I’ve Never Seen Lord Of The Rings

Susie Rae talks about Lord Of The Rings and why it’s just a bit weird that you all enjoyed it.

I’m assuming you’ve all had this date marked down in your calendars for months, but in case you missed it, the 22nd of September was Hobbit Day. Don’t ask me how I know that, don’t ask me why it exists, and don’t ask me what it is, just accept it and move on. Happy Hobbit Day, guys.

To properly honour this day, let’s talk Lord of the Rings.

Turns out, while I was spending all my time extensively stalking strangers on Facebook and shower-singing to Bruno Mars, I completely missed the fact that Lord of the Rings is Kind Of A Big Deal. Descriptions of it when I casually brought it up in the pub (my one and only attempt at researching this before I wrote extensively about it) varied from “cinematically perfect” to “we can no longer be friends until you watch it”. Personally, I think a running time of six days is a bit long for any reasonable person, but the rest of humanity seems to enthusiastically disagree to an almost worrying extent.

At its very core, Lord of the Rings is essentially the single most complicated trilogy of anything ever (including The Matrix), and I’ve had many sleepless nights and frustrating conversations trying to make sense of this clusterfuck of a franchise.

At first, I thought it was just about Hobbits – you know, those wee pretty-looking furry guys, played by the likes of Elijah Wood and that guy from Lost – who are on a dramatic and adorably inspirational quest to throw some jewellery into a volcano. Sweet Jesus, I’ve never been more wrong. On top of the pretty-looking furry guys, there are also the tall, thoughtful-looking guys with straightened hair and bows, the little angry bearded guys, and the regular-sized bearded guys who all kind of look the same and have a very complicated system of monarchy where nobody really understands who’s related to who, and more than one person is set on fire. From what I can gather, these highly-flammable bearded guys have absolutely balls-all to do with the actual storyline, but are instead there to provide some kind of confusing historical commentary, and boost the number of characters I need to keep track of to somewhere in the region of nine hundred.

Even the actual ring-based storyline is overwhelmingly confusing. The ring is bad, but only if you’re wearing it, but being around it makes you want to wear it, and so it has to be destroyed, but you can’t destroy it because it’s magic, so you have to walk thousands of miles to lob it into a volcano (as any reasonable person would do in this situation), but you can’t really do that because, in order to do that, you have to carry it, which would make you want to wear it, and then Sauron, who manifests himself in a giant floating eye and is evil in a kind of vague way, can see you. I never got much further than that, because that’s the point where I give up, drink a lot of gin, and then watch six hours of Spongebob.

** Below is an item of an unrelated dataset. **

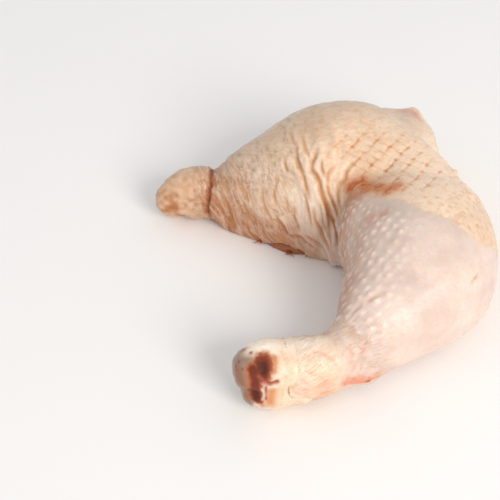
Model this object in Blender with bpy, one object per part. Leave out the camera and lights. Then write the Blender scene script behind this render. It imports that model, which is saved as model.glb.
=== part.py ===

Anyway, the eventual conclusion of this madness is that Frodo has to take the trek to destroy the ring. This is the wee furry guy who not only has absolutely no physical strength to protect himself from the hell-hordes that are trying to stop him, but also lacks the basic common sense required to realise that Dobby the House Elf, who’s been following him for several weeks muttering to himself about how he wants to kill him, is trying to kill him. They couldn’t send one of the trained-from-birth-to-use-a-sword nobility to do it, cause they’re far too busy discussing at length things that don’t make sense, and competing to see who can sport the most magnificent beard. And Gandalf, who, by the way, is freaking immortal, can’t do it, cause he’s off running Hogwarts and training King Arthur to run Camelot. Nah, let’s send the character who is most like Winnie the Pooh to go do it. Don’t worry, though, we’ll send another furry guy who is equally useless but slightly chubbier to protect him.

Personally, I don’t believe anyone genuinely understands the mountain of what-the-fuck that is Lord of the Rings. You say you all understand it, and that it’s not that complicated at all, and that it makes perfect sense, and that I’m just not that bright, but you’re lying. I know you’re lying. You’re all just watching it for Viggo Mortensen’s arse. It’s the only explanation that makes any sense. I’m onto you.

[Susie Rae]

2 Comments

  1. OK that was funny… I could suggest that you obviously have never watched any fantasy franchise to begin with, from Game of Thrones to The Dark Crystal, but you’re over analizing. You are best off watching it for the funny costumes, the bright, pretty colors and the god-awesome-mahoosive pretty-friggin-epic battle scenes. If you think this is confusing, go read the books. Or rather, go read The Silmarillion which is like the Old Testament of Middle-Earth (where it all takes place) and LotR is like some kind of warped New Testament.